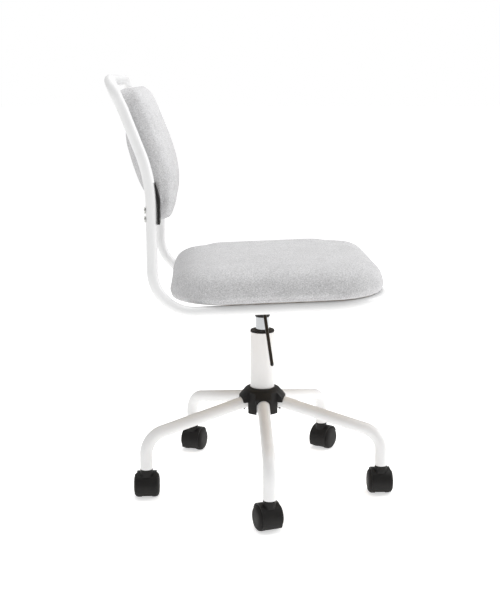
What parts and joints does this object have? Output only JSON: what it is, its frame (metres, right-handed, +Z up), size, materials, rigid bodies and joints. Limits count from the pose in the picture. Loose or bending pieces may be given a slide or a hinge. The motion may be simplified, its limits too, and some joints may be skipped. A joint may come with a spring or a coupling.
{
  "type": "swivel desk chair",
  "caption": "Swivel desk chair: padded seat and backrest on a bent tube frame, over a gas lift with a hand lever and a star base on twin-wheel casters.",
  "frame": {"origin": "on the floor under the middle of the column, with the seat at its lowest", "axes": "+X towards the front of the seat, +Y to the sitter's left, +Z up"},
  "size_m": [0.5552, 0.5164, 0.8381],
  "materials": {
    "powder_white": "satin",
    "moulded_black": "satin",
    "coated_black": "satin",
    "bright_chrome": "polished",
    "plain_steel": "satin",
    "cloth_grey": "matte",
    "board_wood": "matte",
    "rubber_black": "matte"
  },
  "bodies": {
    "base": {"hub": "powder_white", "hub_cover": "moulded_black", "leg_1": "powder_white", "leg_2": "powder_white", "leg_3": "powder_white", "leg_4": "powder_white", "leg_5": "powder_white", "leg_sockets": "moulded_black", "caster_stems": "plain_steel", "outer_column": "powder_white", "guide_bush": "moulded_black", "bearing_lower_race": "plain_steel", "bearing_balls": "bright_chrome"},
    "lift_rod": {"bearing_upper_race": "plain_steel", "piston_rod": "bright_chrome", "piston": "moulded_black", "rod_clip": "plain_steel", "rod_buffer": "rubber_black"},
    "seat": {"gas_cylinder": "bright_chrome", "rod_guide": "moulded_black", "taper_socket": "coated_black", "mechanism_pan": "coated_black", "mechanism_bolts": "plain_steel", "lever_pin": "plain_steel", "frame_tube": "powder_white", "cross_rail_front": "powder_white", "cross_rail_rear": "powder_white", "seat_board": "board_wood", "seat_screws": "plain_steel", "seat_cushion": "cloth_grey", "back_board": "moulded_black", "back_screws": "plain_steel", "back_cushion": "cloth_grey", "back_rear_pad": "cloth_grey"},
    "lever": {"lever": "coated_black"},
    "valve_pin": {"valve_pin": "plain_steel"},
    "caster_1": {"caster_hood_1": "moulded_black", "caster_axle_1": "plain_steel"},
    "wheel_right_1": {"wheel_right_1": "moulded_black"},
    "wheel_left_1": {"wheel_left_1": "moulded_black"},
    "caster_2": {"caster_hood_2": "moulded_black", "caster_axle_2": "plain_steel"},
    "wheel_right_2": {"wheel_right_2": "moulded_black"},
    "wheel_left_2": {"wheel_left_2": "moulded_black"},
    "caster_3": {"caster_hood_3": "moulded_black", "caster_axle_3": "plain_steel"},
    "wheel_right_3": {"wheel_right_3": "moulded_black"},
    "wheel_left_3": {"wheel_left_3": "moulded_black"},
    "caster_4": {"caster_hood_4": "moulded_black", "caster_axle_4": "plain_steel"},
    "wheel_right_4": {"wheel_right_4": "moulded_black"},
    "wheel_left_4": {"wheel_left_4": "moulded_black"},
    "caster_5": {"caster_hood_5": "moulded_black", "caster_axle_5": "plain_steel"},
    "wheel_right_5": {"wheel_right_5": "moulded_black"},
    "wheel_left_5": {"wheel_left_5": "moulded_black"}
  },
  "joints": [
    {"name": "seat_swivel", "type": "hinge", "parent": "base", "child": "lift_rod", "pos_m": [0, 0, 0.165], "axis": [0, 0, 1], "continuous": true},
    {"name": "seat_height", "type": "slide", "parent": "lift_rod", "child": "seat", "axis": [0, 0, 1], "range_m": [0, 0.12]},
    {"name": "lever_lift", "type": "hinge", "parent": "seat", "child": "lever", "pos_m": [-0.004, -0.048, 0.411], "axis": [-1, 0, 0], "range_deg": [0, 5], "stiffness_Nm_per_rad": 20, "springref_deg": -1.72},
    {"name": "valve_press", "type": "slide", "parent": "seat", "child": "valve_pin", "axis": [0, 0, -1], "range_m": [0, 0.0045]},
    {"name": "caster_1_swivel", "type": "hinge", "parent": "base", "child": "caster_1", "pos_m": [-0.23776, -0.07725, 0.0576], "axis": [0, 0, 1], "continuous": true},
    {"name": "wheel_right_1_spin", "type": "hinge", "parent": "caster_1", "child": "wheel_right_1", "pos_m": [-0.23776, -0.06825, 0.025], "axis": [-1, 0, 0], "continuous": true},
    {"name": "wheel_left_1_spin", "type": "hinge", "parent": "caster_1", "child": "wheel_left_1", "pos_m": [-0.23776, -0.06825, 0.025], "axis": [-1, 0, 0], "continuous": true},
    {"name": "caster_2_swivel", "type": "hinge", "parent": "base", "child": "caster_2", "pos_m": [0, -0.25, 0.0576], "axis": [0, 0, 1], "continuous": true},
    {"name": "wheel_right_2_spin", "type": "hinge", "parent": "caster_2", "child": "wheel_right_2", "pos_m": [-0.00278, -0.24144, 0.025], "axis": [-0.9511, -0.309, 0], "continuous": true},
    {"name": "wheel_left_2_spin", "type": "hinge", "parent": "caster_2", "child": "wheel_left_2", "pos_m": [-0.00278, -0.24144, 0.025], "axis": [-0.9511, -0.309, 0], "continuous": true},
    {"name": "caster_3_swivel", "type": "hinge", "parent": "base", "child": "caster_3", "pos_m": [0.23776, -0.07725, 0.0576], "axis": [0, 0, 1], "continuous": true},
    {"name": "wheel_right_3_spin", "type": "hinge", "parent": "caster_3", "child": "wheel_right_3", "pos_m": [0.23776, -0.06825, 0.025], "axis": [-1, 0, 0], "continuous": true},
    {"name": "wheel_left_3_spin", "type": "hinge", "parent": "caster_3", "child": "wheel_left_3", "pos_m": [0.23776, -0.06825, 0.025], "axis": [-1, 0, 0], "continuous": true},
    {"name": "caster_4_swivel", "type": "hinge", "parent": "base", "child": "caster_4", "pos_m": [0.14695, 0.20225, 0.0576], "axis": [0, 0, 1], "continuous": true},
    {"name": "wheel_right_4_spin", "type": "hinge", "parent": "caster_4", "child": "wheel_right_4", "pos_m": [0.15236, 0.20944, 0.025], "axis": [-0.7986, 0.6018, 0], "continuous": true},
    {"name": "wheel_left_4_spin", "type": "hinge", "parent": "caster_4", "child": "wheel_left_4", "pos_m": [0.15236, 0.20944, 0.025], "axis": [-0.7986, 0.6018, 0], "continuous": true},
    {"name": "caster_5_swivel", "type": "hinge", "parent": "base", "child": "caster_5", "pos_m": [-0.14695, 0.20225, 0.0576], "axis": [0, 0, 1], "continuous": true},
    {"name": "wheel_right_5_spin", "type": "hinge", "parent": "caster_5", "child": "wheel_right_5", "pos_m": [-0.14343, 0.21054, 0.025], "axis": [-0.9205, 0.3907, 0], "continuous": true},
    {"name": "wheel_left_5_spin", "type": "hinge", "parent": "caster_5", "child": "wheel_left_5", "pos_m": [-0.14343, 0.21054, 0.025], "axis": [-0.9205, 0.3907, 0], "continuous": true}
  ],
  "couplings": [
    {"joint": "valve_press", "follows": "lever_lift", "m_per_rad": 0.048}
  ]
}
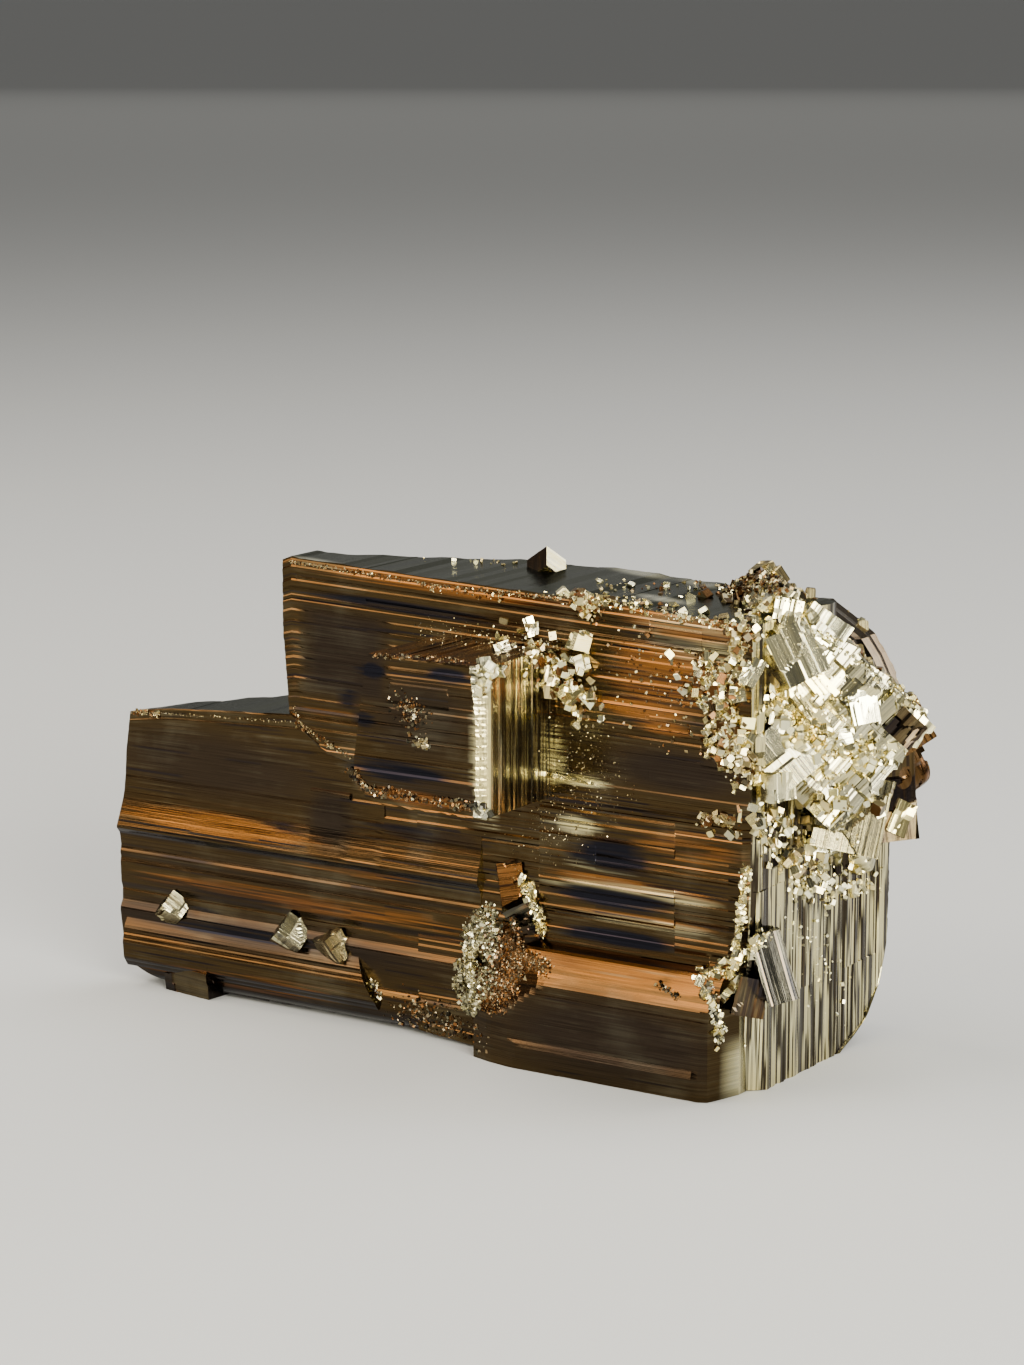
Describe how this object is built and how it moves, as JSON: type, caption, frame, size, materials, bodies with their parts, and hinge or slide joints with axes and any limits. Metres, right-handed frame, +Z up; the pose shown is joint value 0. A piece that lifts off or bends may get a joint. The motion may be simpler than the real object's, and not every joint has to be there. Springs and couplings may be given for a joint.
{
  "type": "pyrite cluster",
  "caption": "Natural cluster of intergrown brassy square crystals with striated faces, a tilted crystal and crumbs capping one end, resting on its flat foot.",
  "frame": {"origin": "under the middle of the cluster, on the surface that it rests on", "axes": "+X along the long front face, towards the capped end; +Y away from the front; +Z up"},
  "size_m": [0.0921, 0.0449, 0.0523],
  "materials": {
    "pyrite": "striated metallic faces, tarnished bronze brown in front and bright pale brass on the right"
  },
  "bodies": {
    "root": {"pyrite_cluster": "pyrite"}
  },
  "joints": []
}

REQUIREMENT: Reproduce nothing but the lines from the line containing "Describe how this" to the last line of the data, each exactly as written.

ANSWER TO THE PROBLEM:
Describe how this object is built and how it moves, as JSON: type, caption, frame, size, materials, bodies with their parts, and hinge or slide joints with axes and any limits. Metres, right-handed frame, +Z up; the pose shown is joint value 0. A piece that lifts off or bends may get a joint. The motion may be simpler than the real object's, and not every joint has to be there. Springs and couplings may be given for a joint.
{
  "type": "pyrite cluster",
  "caption": "Natural cluster of intergrown brassy square crystals with striated faces, a tilted crystal and crumbs capping one end, resting on its flat foot.",
  "frame": {"origin": "under the middle of the cluster, on the surface that it rests on", "axes": "+X along the long front face, towards the capped end; +Y away from the front; +Z up"},
  "size_m": [0.0921, 0.0449, 0.0523],
  "materials": {
    "pyrite": "striated metallic faces, tarnished bronze brown in front and bright pale brass on the right"
  },
  "bodies": {
    "root": {"pyrite_cluster": "pyrite"}
  },
  "joints": []
}